On October 7, I removed the tomato plants from the garden, after first picking all the large green fruit that was still on the vines. I wanted to see if I could ripen the tomatoes indoors, even though they were completely green. As you know, I often bring fruit in to ripen after it breaks into color outside; that way the critters don't get to it before I do. But I felt that the truly green tomatoes would just stay green indoors, though I had high hopes for them.
So I put them on the piano the way I always do, but added a ripe apple and a towel to cover them. I figured that way the majority of the ethylene gas would be trapped in there, and ripen everything faster.
Well.... it worked! We've had easily half the tomatoes ripen under this cover. They do tend to go from ripe to extremely soft very quickly, but that's no hardship, as we eat them right away.
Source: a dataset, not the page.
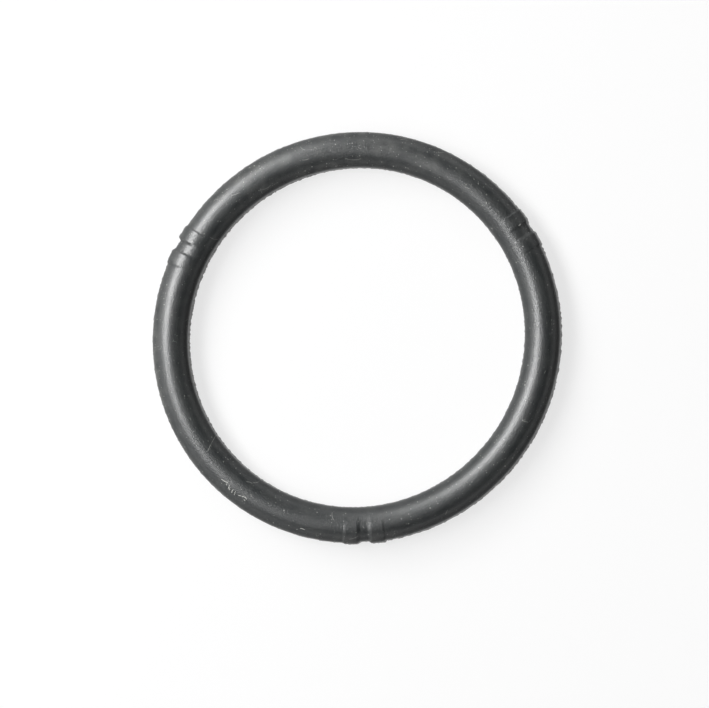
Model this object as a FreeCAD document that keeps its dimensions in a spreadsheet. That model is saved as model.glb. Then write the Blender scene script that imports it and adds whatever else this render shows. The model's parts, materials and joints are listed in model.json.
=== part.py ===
import FreeCAD
import Part
import Sketcher

import os

# Sealing ring for a press fitting, moulded in one piece of black rubber.
#
# The ring lies flat. Its origin is the centre of the ring on the plane where the two halves of
# the mould met, and +Z is the axis of the pipe that goes through it. Lengths are millimetres.
#
# The section is round, with a low straight land inside and outside, where the flash at the
# mould's parting line was trimmed off. Evenly round the outside stand sets of two raised pads
# with a notch between them. Until the fitting is pressed, the notches let water pass.

# Driving dimensions: name, size, what it is.
SIZES = (
    ("bore_diameter", 28.2, "inside diameter, across the inner land"),
    ("section_diameter", 3.0, "thickness of the round section"),
    ("parting_land", 0.2, "height of each trimmed land"),
    ("pad_height", 0.1, "how far a pad stands out of the plain ring"),
    ("pad_length", 1.25, "length of one pad round the outside"),
    ("pad_wrap", 105, "degrees round the section from straight out to the end of a pad"),
    ("notch_width", 1.0, "width of the notch between two pads, round the outside"),
    ("notch_depth", 0.08, "depth of the notch's floor below the plain ring"),
    ("notch_wrap", 112, "degrees round the section from straight out to the end of a notch"),
    ("pad_sets", 3, "sets of two pads and a notch"),
    ("first_set_angle", -90, "degrees from +X to the middle of the first set"),
)

# Lengths that follow from the driving dimensions, as expressions on the sheet. The notch's cut
# starts twice as far out as the pads stand, so that it takes them off whole.
SECTION_RADIUS = "(sizes.section_diameter / 2)"
LAND_OFFSET = f"sqrt({SECTION_RADIUS}^2 - (sizes.parting_land / 2)^2)"
RING_RADIUS = f"(sizes.bore_diameter / 2 + {LAND_OFFSET})"
OUTSIDE_RADIUS = f"({RING_RADIUS} + {SECTION_RADIUS})"
CUT_RADIUS = f"({SECTION_RADIUS} + 2 * sizes.pad_height)"


def make_sheet(doc):
    """The sheet of driving dimensions, one named cell each."""
    sheet = doc.addObject("Spreadsheet::Sheet", "sizes")
    for row, (name, size, meaning) in enumerate(SIZES, start=1):
        sheet.set(f"A{row}", name)
        sheet.set(f"B{row}", str(size))
        sheet.set(f"C{row}", meaning)
        sheet.setAlias(f"B{row}", name)
    doc.recompute()
    return sheet


def origin_feature(body, role):
    """One of the body's own origin planes or axes."""
    return next(f for f in body.Origin.OriginFeatures if f.Role == role)


def section_sketch(body, name):
    """An empty sketch on the upright plane through the axis: x runs outwards, y runs up."""
    sketch = body.newObject("Sketcher::SketchObject", name)
    sketch.AttachmentSupport = [(origin_feature(body, "XZ_Plane"), "")]
    sketch.MapMode = "FlatFace"
    return sketch


def drive(sketch, label, expression, kind, *points):
    """Adds a named dimension to a sketch at its size now, and ties it to the sheet."""
    size = float(sketch.evalExpression(expression))
    index = sketch.addConstraint(Sketcher.Constraint(kind, *points, size))
    sketch.renameConstraint(index, label)
    sketch.setExpression(f"Constraints.{label}", expression)


def draw_circle(sketch, label, centre, radius):
    """A circle centred on the parting plane, with its centre and radius tied to the sheet."""
    middle = FreeCAD.Vector(float(sketch.evalExpression(centre)), 0, 0)
    round_edge = Part.Circle(middle, FreeCAD.Vector(0, 0, 1), float(sketch.evalExpression(radius)))
    circle = sketch.addGeometry(round_edge, False)
    sketch.addConstraint(Sketcher.Constraint("PointOnObject", circle, 3, -1))
    drive(sketch, f"{label}_centre", centre, "DistanceX", -1, 1, circle, 3)
    drive(sketch, f"{label}_radius", radius, "Radius", circle)


def shifted_circle(height, wrap):
    """Centre and radius of the circle that is higher than the plain section by height, straight
    outwards, and runs out into it at the angle wrap on both sides."""
    peak = f"({SECTION_RADIUS} + {height})"
    shift = (
        f"(({peak}^2 - {SECTION_RADIUS}^2)"
        f" / (2 * ({peak} - {SECTION_RADIUS} * cos({wrap} * 1 deg))))"
    )
    return f"{RING_RADIUS} + {shift}", f"{peak} - {shift}"


def around(length):
    """Angle that a length takes up round the outside of the plain ring, in degrees."""
    return f"180 * ({length}) / (pi * {OUTSIDE_RADIUS})"


def add_plain_ring(body, sheet):
    """The plain ring: a round section with its two trimmed lands, turned once round the axis."""
    sketch = section_sketch(body, "ring_section")
    section = sheet.section_diameter / 2
    half_land = sheet.parting_land / 2
    reach = (section**2 - half_land**2) ** 0.5
    inner = sheet.bore_diameter / 2
    middle = FreeCAD.Vector(inner + reach, 0, 0)
    outer = inner + 2 * reach

    def point(x, y):
        return FreeCAD.Vector(x, y, 0)

    top = Part.Arc(point(outer, half_land), middle + point(0, section), point(inner, half_land))
    inside = Part.LineSegment(point(inner, half_land), point(inner, -half_land))
    bottom = Part.Arc(point(inner, -half_land), middle - point(0, section), point(outer, -half_land))
    outside = Part.LineSegment(point(outer, -half_land), point(outer, half_land))
    top, inside, bottom, outside = sketch.addGeometry([top, inside, bottom, outside], False)

    # Sketcher runs both arcs counter-clockwise: the top one from outside to inside.
    constrain = Sketcher.Constraint
    sketch.addConstraint([
        constrain("Coincident", top, 2, inside, 1),
        constrain("Coincident", inside, 2, bottom, 1),
        constrain("Coincident", bottom, 2, outside, 1),
        constrain("Coincident", outside, 2, top, 1),
        constrain("Coincident", top, 3, bottom, 3),
        constrain("PointOnObject", top, 3, -1),
        constrain("Equal", top, bottom),
        constrain("Equal", inside, outside),
        constrain("Vertical", inside),
        constrain("Vertical", outside),
    ])
    drive(sketch, "bore_radius", "sizes.bore_diameter / 2", "DistanceX", -1, 1, inside, 1)
    drive(sketch, "section_radius", SECTION_RADIUS, "Radius", top)
    drive(sketch, "land_height", "sizes.parting_land", "DistanceY", inside, 2, inside, 1)

    ring = body.newObject("PartDesign::Revolution", "plain_ring")
    ring.Profile = sketch
    ring.ReferenceAxis = (sketch, ["V_Axis"])
    ring.Angle = 360
    return ring


def add_pads(body):
    """A raised band over the length of one set, which the notch then parts into two pads."""
    sketch = section_sketch(body, "pad_section")
    draw_circle(sketch, "pad", *shifted_circle("sizes.pad_height", "sizes.pad_wrap"))
    pads = body.newObject("PartDesign::Revolution", "pads")
    pads.Profile = sketch
    pads.ReferenceAxis = (sketch, ["V_Axis"])
    pads.Midplane = True
    pads.setExpression("Angle", around("sizes.notch_width + 2 * sizes.pad_length"))
    return pads


def add_notch(body):
    """The notch in the middle of the band: all that lies outside the notch's floor is cut off."""
    sketch = section_sketch(body, "notch_section")
    draw_circle(sketch, "floor", *shifted_circle("-sizes.notch_depth", "sizes.notch_wrap"))
    draw_circle(sketch, "cut", RING_RADIUS, CUT_RADIUS)
    notch = body.newObject("PartDesign::Groove", "notch")
    notch.Profile = sketch
    notch.ReferenceAxis = (sketch, ["V_Axis"])
    notch.Midplane = True
    notch.setExpression("Angle", around("sizes.notch_width"))
    return notch


def repeat_sets(body, features):
    """The sets of pads and notch, evenly round the ring."""
    sets = body.newObject("PartDesign::PolarPattern", "pad_and_notch_sets")
    sets.Originals = features
    sets.Axis = (origin_feature(body, "Z_Axis"), [""])
    sets.Angle = 360
    sets.setExpression("Occurrences", "sizes.pad_sets")
    body.Tip = sets
    return sets


def build_sealing_ring(doc, sheet):
    """The whole ring. Each step has to change the volume the way that it should."""
    body = doc.addObject("PartDesign::Body", "sealing_ring")
    body.Label = "sealing_ring"
    ring = add_plain_ring(body, sheet)
    doc.recompute()
    pads = add_pads(body)
    doc.recompute()
    notch = add_notch(body)
    doc.recompute()
    sets = repeat_sets(body, [pads, notch])
    doc.recompute()
    turn = FreeCAD.Rotation(FreeCAD.Vector(0, 0, 1), sheet.first_set_angle)
    body.Placement = FreeCAD.Placement(FreeCAD.Vector(0, 0, 0), turn)
    doc.recompute()

    plain, with_pads, with_notch = (f.Shape.Volume for f in (ring, pads, notch))
    if with_pads <= plain or with_notch >= with_pads:
        raise ValueError("the pads add nothing or the notch cuts nothing")
    for feature in (ring, pads, notch, sets):
        print(f"{feature.Name}: {feature.Shape.Volume:.3f} mm3")
    return body


def check_document(doc, bodies):
    """Stops on any failed object and on any piece that isn't one valid solid."""
    for thing in doc.Objects:
        if "Invalid" in thing.State or "Error" in thing.State:
            raise ValueError(f"{thing.Name} failed: {thing.State}")
    for body in bodies:
        shape = body.Shape
        if shape.isNull() or not shape.isValid() or len(shape.Solids) != 1:
            raise ValueError(f"{body.Label} isn't one valid solid")


document = FreeCAD.newDocument("sealing_ring")
sizes = make_sheet(document)
parts = [build_sealing_ring(document, sizes)]
check_document(document, parts)
os.makedirs("parts", exist_ok=True)
for part in parts:
    part.Shape.exportStep(f"parts/{part.Label}.step")
    box = part.Shape.BoundBox
    print(f"{part.Label}: {box.XLength:.3f} x {box.YLength:.3f} x {box.ZLength:.3f} mm")
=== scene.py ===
import json
import math

import bmesh
import bpy
from mathutils import Matrix, Vector, noise


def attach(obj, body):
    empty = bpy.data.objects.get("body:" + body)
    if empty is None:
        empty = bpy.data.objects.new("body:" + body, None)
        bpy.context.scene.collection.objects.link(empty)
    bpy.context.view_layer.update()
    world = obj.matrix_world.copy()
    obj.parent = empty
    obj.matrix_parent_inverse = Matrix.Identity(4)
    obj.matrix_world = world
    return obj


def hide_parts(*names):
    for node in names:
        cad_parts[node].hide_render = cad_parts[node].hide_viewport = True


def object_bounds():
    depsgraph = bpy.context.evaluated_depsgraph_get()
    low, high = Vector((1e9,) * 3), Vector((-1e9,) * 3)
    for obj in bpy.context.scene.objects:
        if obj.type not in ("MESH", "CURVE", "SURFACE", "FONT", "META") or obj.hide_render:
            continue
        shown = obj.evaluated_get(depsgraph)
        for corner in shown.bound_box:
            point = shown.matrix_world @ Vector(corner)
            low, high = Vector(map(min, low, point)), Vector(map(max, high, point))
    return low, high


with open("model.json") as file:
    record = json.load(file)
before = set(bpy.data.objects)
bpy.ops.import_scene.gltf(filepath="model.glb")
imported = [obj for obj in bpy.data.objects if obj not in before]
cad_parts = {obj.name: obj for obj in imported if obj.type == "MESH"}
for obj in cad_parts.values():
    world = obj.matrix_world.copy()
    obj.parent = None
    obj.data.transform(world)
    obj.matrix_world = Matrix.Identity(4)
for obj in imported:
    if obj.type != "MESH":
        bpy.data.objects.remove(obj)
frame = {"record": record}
cad_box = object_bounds()


# Sealing ring. One moulding of black EPDM rubber, cured in a steel mould of two halves and tumbled
# free of its flash. The lower half sat a little off the upper one, which left a thin ragged ledge at
# the seam. Three sets of pads with a notch between them stand on the outside.
MM = 0.001
mount_sizes = {mount["name"]: mount["dims"] for mount in frame["record"]["mounts"]}
INNER_RADIUS = mount_sizes["pipe_bore"]["r_mm"] * MM
OUTER_RADIUS = mount_sizes["outer_seat"]["r_mm"] * MM
SECTION_RADIUS = (OUTER_RADIUS - INNER_RADIUS) / 2
RING_RADIUS = (OUTER_RADIUS + INNER_RADIUS) / 2

# Pads and notches, by degrees round the ring. Each notch came out of the mould a little deeper or
# shallower. Its slope is how much deeper its floor gets for each length along the ring.
NOTCH_DEPTHS = {30: 0.06 * MM, 150: 0.12 * MM, 270: 0.10 * MM}
NOTCH_SLOPES = {30: -0.04, 150: -0.10, 270: 0.03}
NOTCH_WIDTH = 1.0 * MM
NOTCH_WRAP = math.radians(112)
PAD_LENGTH = 1.25 * MM
PAD_HEIGHT = 0.1 * MM
PAD_WRAP = math.radians(105)
PAD_EDGE_SOFTNESS = 0.24 * MM
NOTCH_EDGE_SOFTNESS = 0.384 * MM
SOFTNESS_SPREAD = 0.7
SOFTNESS_GRAIN = 1.0 * MM
EDGE_WANDER = 0.08 * MM
EDGE_WANDER_GRAIN = 0.5 * MM
SET_UNEVENNESS = 0.01 * MM
SET_UNEVENNESS_GRAIN = 0.4 * MM

# The ledge at the seam, what is left of the flash on it, the smooth strip along it, where it shines
# least as a share of where it shines most, and the slow unevenness of the skin. The strip also
# carries a painted highlight: its torn edge is painted pale, most where the ledge sticks out most.
MOULD_SHIFT = 0.13 * MM
MOULD_SHIFT_TOWARDS = math.radians(340)
LEDGE_DROP = 0.2 * MM
FLASH_HEIGHT = 0.054 * MM
FLASH_DROP = 0.08 * MM
FLASH_GRAIN = 0.3 * MM
FLASH_FINE_GRAIN = 0.12 * MM
SEAM_STRIP = 0.13 * MM
SEAM_LEAST_SHINE = 0.3
SKIN_WAVE = 1.6 * MM
SKIN_WAVE_HEIGHT = 0.006 * MM

# Soft rubber keeps a little of the oval that it was packed in.
OVAL = 0.165 * MM
OVAL_LONG_AXIS = math.radians(53.6)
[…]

All the ripe tomatoes you see here were as green as the ones towards the right - they've just ripened under what Tom calls "the towel of awesomeness." Not that the towel is so awesome, I mean it's pretty cute, but what's truly awesome is the ripening factory that's going on underneath it. It's worked so well, in fact, that I decided to put unripe peppers under there as well (I pulled out the plants last week) and see if it would work for them too. I'll let you know!
Mother Earth News says this ripening process will work best at temperatures between 55-70 degrees. Perfect for our autumn-chilly house. (The magazine also says that temps under 50 will likely just rot the tomatoes before they ripen.) So I plan to do this every year, and you can too! It sure makes taking out the plants less of a heartbreak, if you can continue to have tomatoes for a month or so afterwards!